のたれ死にすることになっても、俺に文句は言わないように。
出典「超思考」 北野 武 幻冬舎

ビジネスの世界だけでなく、スポーツでも芸能界でも、成功している人は
人と同じことはしない。人と違うことをするから一歩先んじることができるし、
生き残ることもできる。
皆が右を向いたときに、左も見ることができる人は、冷静に自分を
客観視することができる。多くの人が熱狂の中にいるときほど、
「待てよ」と違う選択肢を考えることができる。

それは、一発あててやろうというような派手なことを目指すのではなく、
むしろ地味でコツコツと報われない努力の方が多い。
だからこそ、人と違う道を行くには勇気と覚悟が必要だ。
「人は群れる」あえて、違う道を進む勇気を持ちたい。

哲学者森信三の言葉に「たとえ99人が川の向こう岸で騒いでいても、
自分一人はわが志した川上に向かって、歩き通す底の覚悟が無くてはなるまい」     というのがある。私はいたく感動した。
何故なら私は子供の時から変わり者で通っていたから
誰も私とは群れたがらなかった。
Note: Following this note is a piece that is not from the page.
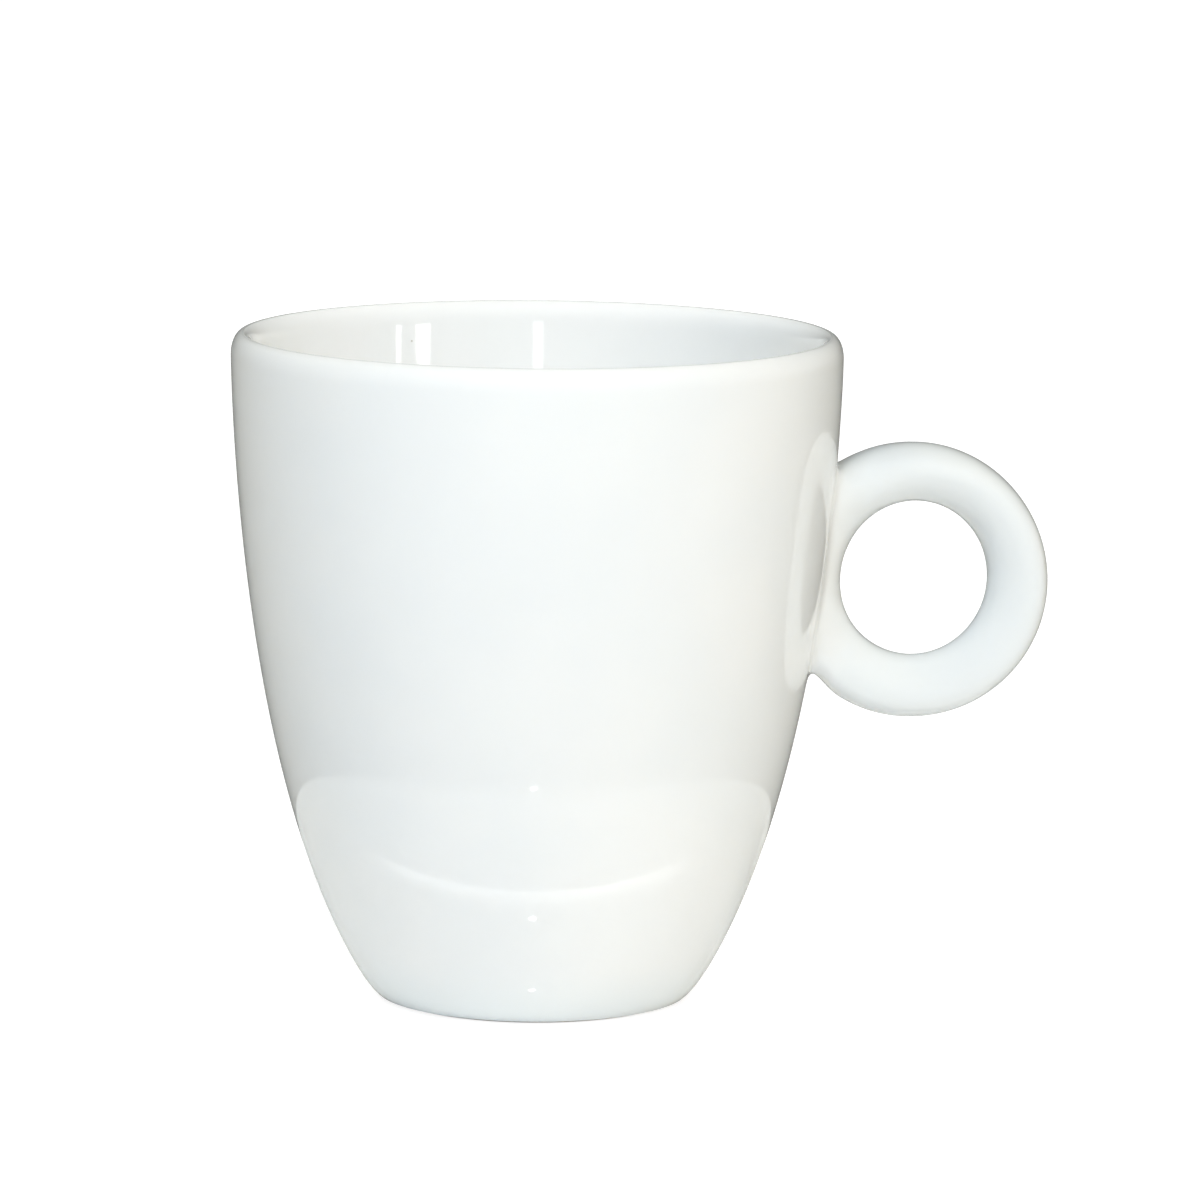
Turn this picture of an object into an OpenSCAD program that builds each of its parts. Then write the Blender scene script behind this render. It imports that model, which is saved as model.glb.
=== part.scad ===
// Porcelain mug with a ring handle, standing on its foot ring.
// The origin is on the cup's axis in the plane that the foot stands on, and the handle points along +X.

/* [Cup] */
// Outer diameter just under the lip
rim_d = 82; // [78:0.5:86]
// Height from the foot to the top of the lip
cup_h = 90; // [86:0.5:94]
// Thickness of the wall at the lip
lip_t = 3.1; // [2.7:0.1:3.7]
// Height of the rounding at the top of the lip
lip_round = 2.9; // [2:0.1:4]
// Outer radius where the wall turns in to the foot
heel_r = 25.4; // [24.5:0.1:26.5]
// Height where the wall turns in to the foot
heel_z = 7; // [6:0.5:8]
// Slope of the wall above the foot, in degrees from level
heel_slope = 62.6; // [60:0.1:65]
// How far the wall keeps that slope before it turns upright
belly = 32; // [28:0.5:36]

/* [Inside] */
// Height of the inner floor
floor_z = 6.2; // [5.6:0.1:7]
// Radius of the flat part of the inner floor
floor_r = 14; // [12:0.5:16]
// Thickness of the wall at the bottom, measured level
base_t = 4; // [3.6:0.1:4.6]

/* [Foot] */
// Outer radius of the face that the mug stands on
foot_r = 19.8; // [19:0.1:20.5]
// Width of the face that the mug stands on
foot_w = 3.2; // [2.6:0.1:3.8]
// Depth of the recess inside the foot ring
recess_h = 1.5; // [1.2:0.1:2]

/* [Handle] */
// Distance from the cup's axis to the middle of the ring
ring_x = 51; // [50:0.25:52]
// Height of the middle of the ring
ring_z = 56.5; // [54:0.5:60]
// Diameter of the finger hole
hole_d = 20.3; // [19:0.1:21]
// Thickness of the ring, across the hole
ring_t = 8.3; // [7.6:0.1:9]
// Width of the ring, along the hole
ring_w = 11; // [10:0.2:12.4]

/* [Clay and glaze] */
// Thickness of the glaze
glaze_t = 0.3; // [0.2:0.05:0.4]
// Thickness of the slip that the handle is stuck on with
slip_t = 0.4; // [0.35:0.05:0.6]
// How far the slip spreads to each side of the handle, and it sags as far again below
slip_spread = 0.4; // [0.3:0.1:0.8]

/* [Hidden] */
$fn = 96;

rim_r = rim_d / 2;
lip_z = cup_h - lip_round;
crest_r = rim_r - lip_t / 2;
recess_r = foot_r - foot_w;
recess_taper = 0.9;
// The wall's curve ends upright over this length under the lip
upright = 2;
// The inner wall's curve starts this far outside the wall's level thickness, and this far above the heel
bend_in = 0.9;
bend_up = 2.6;
inner_belly = belly - 1.5;
// The handle sits well above this height, so the shape that cuts its back starts here
core_z = 10;
wall_steps = 22;
turn_steps = 7;
lip_steps = 6;
// How far along the heel's curve the glaze is wiped away, so that the foot doesn't stick to the kiln shelf
wipe = 0.25;
// The slip's outer face stands this far outside the glazed wall
slip_out = slip_t - glaze_t;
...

好都合であった。
しかし何故かクラスの中では人気者であった。

高校生の時にはロックバンドを結成した。
タートルズのコピーバンドである。
大学生の時にはソロではボブディラン
グループではPPMのコピーバンドを組んでいた。
神戸には谷村新司がいて京都には加藤和彦がいて大阪には高石友也がいた。
奈良が空席だったので一時面倒を見てくれと頼まれて主宰をした。
奈良パークジュビリーと命名して初のコンサートを開いた。
ゲストは「戦争を知らない子供達」の杉田二郎だった。

何故か群れたがらない私にいつもお誘いの声は多かった。
今でもそうである。色々な団体の理事を仰せつかっている。